Não existe nada mais desconcertante e ao mesmo tempo arrebatador do que o desejo. Refiro-me ao desejo inconsciente, transgressor por natureza, que busca a qualquer preço sua realização. O conflito entre o desejo e sua realização se deve ao fato de que nem tudo o que desejamos pode ou deve ser realizado. Ainda bem! Só que o desejo é como um rio que impedido de percorrer o seu curso natural abre caminho numa outra direção, e se por um motivo qualquer a água é represada é preciso saber que o silêncio e a calmaria de uma situação aparentemente controlada pode ser prenúncio de uma tragédia iminente.
Não é fato incomum confundir o desejo com o diabo e a partir daí responsabilizar o demo por atos e ações que apontam para a realização de um desejo reprovado socialmente, biblicamente, mas que insiste por sua realização. Muitos recorrem a fé em Deus como forma de encontrar refúgio para o desejo, mas se a fé oferece amparo é preciso saber que ela também nos convoca para a briga, para o enfrentamento dos inimigos reais e subjetivos, externos e internos.
A covardia não é característica de uma pessoa de fé – “Porque Deus não nos deu o espírito de covardia, mas de fortaleza, e de amor, e de moderação.” (2º Tm. 1: 7). Coragem não é sinônimo de arrogância, mas de disposição para enfrentar os gigantes que aparecem a nossa frente.
Mira y López em seu livro “Quatro Gigantes Da Alma” diz: “os ‘mortos’ assustam mais que os vivos; os ‘fantasmas’ angustiam e torturam as mentes ingênuas muito mais do que um bandido de carne e osso; em suma, o que não existe oprime mais do que aquilo que existe. Não obstante, seria injusto negar existência a isso que não existe, no sentido comum do termo, pois a verdade é que existe na imaginação, ou seja, criado por quem o sofre e, justamente por isso, não lhe pode fugir, pois seria necessário fugir de si próprio para conseguir-se safar-se de sua ameaça.” Qual ou quais gigantes tem atormentado a sua vida, a sua alma? Você precisa enfrentá-los.

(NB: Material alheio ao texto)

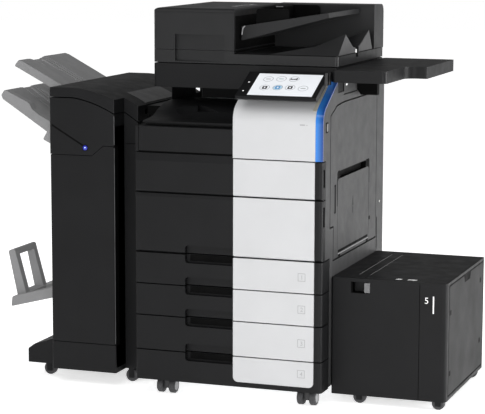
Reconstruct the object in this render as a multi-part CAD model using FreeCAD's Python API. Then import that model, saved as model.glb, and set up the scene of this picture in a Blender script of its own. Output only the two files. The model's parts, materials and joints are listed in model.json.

O desejo não é o diabo, mas quando ele se apresenta de forma tão forte, gritando por satisfação, é muito mais fácil vê-lo como sendo encarnação do demo e tentar exorcizá-lo do que enfrentá-lo. É preciso destacar que nem todo o desejo é ruim. Afinal de contas o que seria da vida se não fosse o desejo, a libido, enquanto energia que produz e dinamiza a vida? Uma das saídas para o desejo é a sublimação, conceito complexo na psicanálise, que se apresenta como uma boa saída, pelo menos no que diz respeito ao reconhecimento social.
Creio que uma experiência genuína de fé em Deus pode operar uma ação sublimatória, colocando aquele que passa por tal experiência numa dimensão mais criativa e viva da fé. Mas penso que a maioria dos crentes tenta tampar o sol com a peneira, criando uma capa de santidade, negando os seus desejos, como forma de camuflar o lobo voraz que habita em seu interior. Só que “Através da própria negatividade afirma-se o desejo.” (Camille Dumoulié).
Aprecio muito a coragem do ap. Paulo por ter falado publicamente da sua condição humana, atravessada pelo desejo, quando disse: “Porque eu sei que em mim, isto é, na minha carne, não habita bem algum; e com efeito o querer está em mim, mas não consigo realizar o bem. Porque não faço o bem que quero, mas o mal que não quero esse faço. (...) Miserável homem que eu sou! quem me livrará do corpo desta morte?” (Rm. 7: 19,20; 24). Ao falar desse conflito o objetivo do ap. Paulo não foi chamar atenção para a sua fraqueza, mas sim para a maravilhosa e superabundante Graça de Deus. Por outro lado é através da fala, como uma confissão, que o desejo é tocado, esvaziado, reformulado, superado.
Para enfrentar o desejo é preciso responsabiliza-se por ele. Ninguém pode enfrentar e vencer um inimigo que não reconhece. O grande ganho da teoria psicanalítica, pelo qual ela é infundadamente criticada, se deve ao fato dela ter puxado a cortina do teatro da vida e mostrar pra todos o ator principal de toda uma trama esmeradamente construída pelos mais variados sintomas: o desejo sexual.